**Instruction**
Copy out all of the material, matching it word for word.

**Given data**

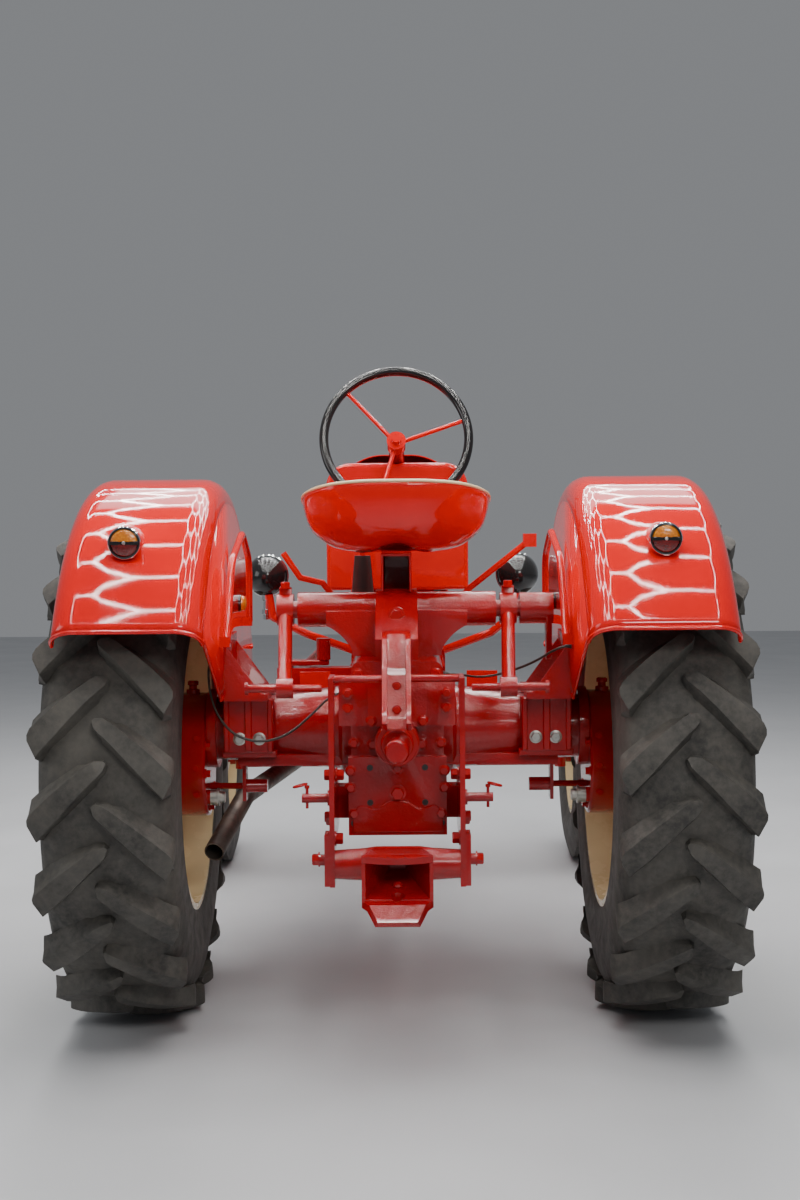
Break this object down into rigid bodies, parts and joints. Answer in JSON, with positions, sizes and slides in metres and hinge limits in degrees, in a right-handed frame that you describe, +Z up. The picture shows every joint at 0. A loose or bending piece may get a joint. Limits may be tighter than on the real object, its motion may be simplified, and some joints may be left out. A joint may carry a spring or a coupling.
{
  "type": "farm tractor",
  "caption": "Small open farm tractor with pan seat, mudguards, rear lift arms, trailer jaw and PTO; wheels roll, front wheels steer, bonnet tilts.",
  "frame": {"origin": "on the ground, under the middle of the overall length and width", "axes": "+Z up, -Y forward, +X to the driver's left"},
  "size_m": [1.628, 2.865, 1.6697],
  "materials": {
    "tyre_rubber": "worn dark rubber, dusty on the side walls",
    "wheel_cream": "cream gloss paint",
    "cast_red": "red gloss paint over rough castings",
    "paint_red": "red gloss paint on sheet steel",
    "black_gloss": "gloss black",
    "black_metal": "satin black paint",
    "black_rubber": "moulded black rubber",
    "clear_glass": "fluted clear lamp glass",
    "amber_lens": "amber lens",
    "red_lens": "dark red lens",
    "cable_sheath": "brown-black cable sheath",
    "exhaust_steel": "brown heat-stained steel"
  },
  "bodies": {
    "chassis": {"amber_lenses": "amber_lens", "axle_bracket": "cast_red", "axle_housings": "cast_red", "brake_linkage": "cast_red", "clutch_housing": "cast_red", "cylinders": "cast_red", "engine_block": "cast_red", "exhaust": "exhaust_steel", "fender_brackets": "cast_red", "fender_left": "paint_red", "fender_right": "paint_red", "final_drives": "cast_red", "footplates": "paint_red", "front_axle": "cast_red", "fuel_tank": "paint_red", "gear_boot": "black_rubber", "gearbox_housing": "cast_red", "grab_rails": "paint_red", "headlamp_brackets": "paint_red", "headlamp_lenses": "clear_glass", "headlamps": "black_gloss", "hitch_frame": "cast_red", "hitch_jaw": "cast_red", "hood_hinge": "cast_red", "lamp_cable_left": "cable_sheath", "lamp_cable_right": "cable_sheath", "levers": "paint_red", "lift_housing": "cast_red", "link_pins": "cast_red", "pto_cap": "cast_red", "radiator": "black_metal", "red_lenses": "red_lens", "seat_bracket": "cast_red", "seat_pan": "paint_red", "steering_column": "cast_red", "steering_pedestal": "cast_red", "tail_lamps": "black_gloss", "top_link_bracket": "cast_red"},
    "rear_wheel_left": {"rear_tyre_left": "tyre_rubber", "rear_rim_left": "wheel_cream", "rear_hub_left": "cast_red"},
    "rear_wheel_right": {"rear_tyre_right": "tyre_rubber", "rear_rim_right": "wheel_cream", "rear_hub_right": "cast_red"},
    "front_wheel_left": {"front_tyre_left": "tyre_rubber", "front_rim_left": "wheel_cream", "front_hub_left": "wheel_cream"},
    "front_wheel_right": {"front_tyre_right": "tyre_rubber", "front_rim_right": "wheel_cream", "front_hub_right": "wheel_cream"},
    "steer_left": {"knuckle_left": "cast_red"},
    "steer_right": {"knuckle_right": "cast_red"},
    "track_rod": {"tie_rod": "cast_red"},
    "rocker": {"drop_arm": "cast_red"},
    "steering_link": {"drag_link": "cast_red"},
    "steering_wheel": {"steering_rim": "black_gloss", "steering_spokes": "paint_red"},
    "bonnet": {"hood": "paint_red", "grille": "paint_red"},
    "lift_linkage": {"lift_arms": "cast_red"}
  },
  "joints": [
    {"name": "steer_left", "type": "hinge", "parent": "chassis", "child": "steer_left", "pos_m": [0.565, -1.0175, 0.475], "axis": [0, 0, 1], "range_deg": [-35, 35]},
    {"name": "steer_right", "type": "hinge", "parent": "chassis", "child": "steer_right", "pos_m": [-0.565, -1.0175, 0.475], "axis": [0, 0, 1], "range_deg": [-35, 35]},
    {"name": "tie_rod_swing", "type": "hinge", "parent": "steer_left", "child": "track_rod", "pos_m": [0.565, -0.8925, 0.37], "axis": [0, 0, 1], "range_deg": [-35, 35]},
    {"name": "drop_arm_swing", "type": "hinge", "parent": "chassis", "child": "rocker", "pos_m": [0.33, 0.0075, 0.8], "axis": [0, 0, 1], "range_deg": [-35, 35]},
    {"name": "drag_link_swing", "type": "hinge", "parent": "rocker", "child": "steering_link", "pos_m": [0.225, 0.0075, 0.848], "axis": [0, 0, 1], "range_deg": [-35, 35]},
    {"name": "steering_wheel_turn", "type": "hinge", "parent": "chassis", "child": "steering_wheel", "pos_m": [0, 0.2805, 1.465], "axis": [0, 0.9397, 0.342], "range_deg": [-525, 525]},
    {"name": "rear_left_spin", "type": "hinge", "parent": "chassis", "child": "rear_wheel_left", "pos_m": [0.655, 0.7725, 0.62], "axis": [1, 0, 0], "continuous": true},
    {"name": "rear_right_spin", "type": "hinge", "parent": "chassis", "child": "rear_wheel_right", "pos_m": [-0.655, 0.7725, 0.62], "axis": [1, 0, 0], "continuous": true},
    {"name": "front_left_spin", "type": "hinge", "parent": "steer_left", "child": "front_wheel_left", "pos_m": [0.675, -1.0175, 0.375], "axis": [1, 0, 0], "continuous": true},
    {"name": "front_right_spin", "type": "hinge", "parent": "steer_right", "child": "front_wheel_right", "pos_m": [-0.675, -1.0175, 0.375], "axis": [1, 0, 0], "continuous": true},
    {"name": "hood_tilt", "type": "hinge", "parent": "chassis", "child": "bonnet", "pos_m": [0, -1.3125, 0.852], "axis": [1, 0, 0], "range_deg": [0, 60]},
    {"name": "lift_shaft_turn", "type": "hinge", "parent": "chassis", "child": "lift_linkage", "pos_m": [0, 0.7725, 1.012], "axis": [1, 0, 0], "range_deg": [-15, 50]}
  ],
  "couplings": [
    {"joint": "steer_right", "follows": "steer_left", "ratio": 1},
    {"joint": "tie_rod_swing", "follows": "steer_left", "ratio": -1},
    {"joint": "drop_arm_swing", "follows": "steer_left", "ratio": 1},
    {"joint": "drag_link_swing", "follows": "steer_left", "ratio": -1},
    {"joint": "steering_wheel_turn", "follows": "steer_left", "ratio": 15}
  ]
}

**Output**
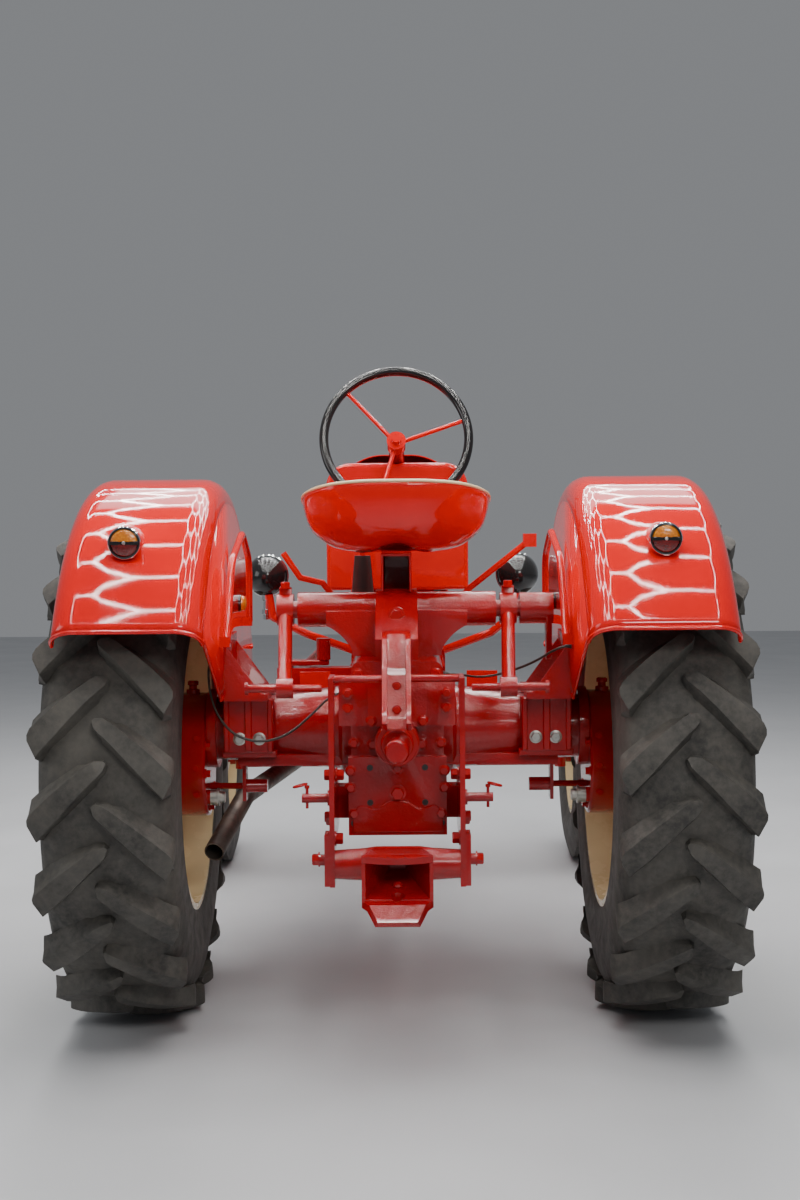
Break this object down into rigid bodies, parts and joints. Answer in JSON, with positions, sizes and slides in metres and hinge limits in degrees, in a right-handed frame that you describe, +Z up. The picture shows every joint at 0. A loose or bending piece may get a joint. Limits may be tighter than on the real object, its motion may be simplified, and some joints may be left out. A joint may carry a spring or a coupling.
{
  "type": "farm tractor",
  "caption": "Small open farm tractor with pan seat, mudguards, rear lift arms, trailer jaw and PTO; wheels roll, front wheels steer, bonnet tilts.",
  "frame": {"origin": "on the ground, under the middle of the overall length and width", "axes": "+Z up, -Y forward, +X to the driver's left"},
  "size_m": [1.628, 2.865, 1.6697],
  "materials": {
    "tyre_rubber": "worn dark rubber, dusty on the side walls",
    "wheel_cream": "cream gloss paint",
    "cast_red": "red gloss paint over rough castings",
    "paint_red": "red gloss paint on sheet steel",
    "black_gloss": "gloss black",
    "black_metal": "satin black paint",
    "black_rubber": "moulded black rubber",
    "clear_glass": "fluted clear lamp glass",
    "amber_lens": "amber lens",
    "red_lens": "dark red lens",
    "cable_sheath": "brown-black cable sheath",
    "exhaust_steel": "brown heat-stained steel"
  },
  "bodies": {
    "chassis": {"amber_lenses": "amber_lens", "axle_bracket": "cast_red", "axle_housings": "cast_red", "brake_linkage": "cast_red", "clutch_housing": "cast_red", "cylinders": "cast_red", "engine_block": "cast_red", "exhaust": "exhaust_steel", "fender_brackets": "cast_red", "fender_left": "paint_red", "fender_right": "paint_red", "final_drives": "cast_red", "footplates": "paint_red", "front_axle": "cast_red", "fuel_tank": "paint_red", "gear_boot": "black_rubber", "gearbox_housing": "cast_red", "grab_rails": "paint_red", "headlamp_brackets": "paint_red", "headlamp_lenses": "clear_glass", "headlamps": "black_gloss", "hitch_frame": "cast_red", "hitch_jaw": "cast_red", "hood_hinge": "cast_red", "lamp_cable_left": "cable_sheath", "lamp_cable_right": "cable_sheath", "levers": "paint_red", "lift_housing": "cast_red", "link_pins": "cast_red", "pto_cap": "cast_red", "radiator": "black_metal", "red_lenses": "red_lens", "seat_bracket": "cast_red", "seat_pan": "paint_red", "steering_column": "cast_red", "steering_pedestal": "cast_red", "tail_lamps": "black_gloss", "top_link_bracket": "cast_red"},
    "rear_wheel_left": {"rear_tyre_left": "tyre_rubber", "rear_rim_left": "wheel_cream", "rear_hub_left": "cast_red"},
    "rear_wheel_right": {"rear_tyre_right": "tyre_rubber", "rear_rim_right": "wheel_cream", "rear_hub_right": "cast_red"},
    "front_wheel_left": {"front_tyre_left": "tyre_rubber", "front_rim_left": "wheel_cream", "front_hub_left": "wheel_cream"},
    "front_wheel_right": {"front_tyre_right": "tyre_rubber", "front_rim_right": "wheel_cream", "front_hub_right": "wheel_cream"},
    "steer_left": {"knuckle_left": "cast_red"},
    "steer_right": {"knuckle_right": "cast_red"},
    "track_rod": {"tie_rod": "cast_red"},
    "rocker": {"drop_arm": "cast_red"},
    "steering_link": {"drag_link": "cast_red"},
    "steering_wheel": {"steering_rim": "black_gloss", "steering_spokes": "paint_red"},
    "bonnet": {"hood": "paint_red", "grille": "paint_red"},
    "lift_linkage": {"lift_arms": "cast_red"}
  },
  "joints": [
    {"name": "steer_left", "type": "hinge", "parent": "chassis", "child": "steer_left", "pos_m": [0.565, -1.0175, 0.475], "axis": [0, 0, 1], "range_deg": [-35, 35]},
    {"name": "steer_right", "type": "hinge", "parent": "chassis", "child": "steer_right", "pos_m": [-0.565, -1.0175, 0.475], "axis": [0, 0, 1], "range_deg": [-35, 35]},
    {"name": "tie_rod_swing", "type": "hinge", "parent": "steer_left", "child": "track_rod", "pos_m": [0.565, -0.8925, 0.37], "axis": [0, 0, 1], "range_deg": [-35, 35]},
    {"name": "drop_arm_swing", "type": "hinge", "parent": "chassis", "child": "rocker", "pos_m": [0.33, 0.0075, 0.8], "axis": [0, 0, 1], "range_deg": [-35, 35]},
    {"name": "drag_link_swing", "type": "hinge", "parent": "rocker", "child": "steering_link", "pos_m": [0.225, 0.0075, 0.848], "axis": [0, 0, 1], "range_deg": [-35, 35]},
    {"name": "steering_wheel_turn", "type": "hinge", "parent": "chassis", "child": "steering_wheel", "pos_m": [0, 0.2805, 1.465], "axis": [0, 0.9397, 0.342], "range_deg": [-525, 525]},
    {"name": "rear_left_spin", "type": "hinge", "parent": "chassis", "child": "rear_wheel_left", "pos_m": [0.655, 0.7725, 0.62], "axis": [1, 0, 0], "continuous": true},
    {"name": "rear_right_spin", "type": "hinge", "parent": "chassis", "child": "rear_wheel_right", "pos_m": [-0.655, 0.7725, 0.62], "axis": [1, 0, 0], "continuous": true},
    {"name": "front_left_spin", "type": "hinge", "parent": "steer_left", "child": "front_wheel_left", "pos_m": [0.675, -1.0175, 0.375], "axis": [1, 0, 0], "continuous": true},
    {"name": "front_right_spin", "type": "hinge", "parent": "steer_right", "child": "front_wheel_right", "pos_m": [-0.675, -1.0175, 0.375], "axis": [1, 0, 0], "continuous": true},
    {"name": "hood_tilt", "type": "hinge", "parent": "chassis", "child": "bonnet", "pos_m": [0, -1.3125, 0.852], "axis": [1, 0, 0], "range_deg": [0, 60]},
    {"name": "lift_shaft_turn", "type": "hinge", "parent": "chassis", "child": "lift_linkage", "pos_m": [0, 0.7725, 1.012], "axis": [1, 0, 0], "range_deg": [-15, 50]}
  ],
  "couplings": [
    {"joint": "steer_right", "follows": "steer_left", "ratio": 1},
    {"joint": "tie_rod_swing", "follows": "steer_left", "ratio": -1},
    {"joint": "drop_arm_swing", "follows": "steer_left", "ratio": 1},
    {"joint": "drag_link_swing", "follows": "steer_left", "ratio": -1},
    {"joint": "steering_wheel_turn", "follows": "steer_left", "ratio": 15}
  ]
}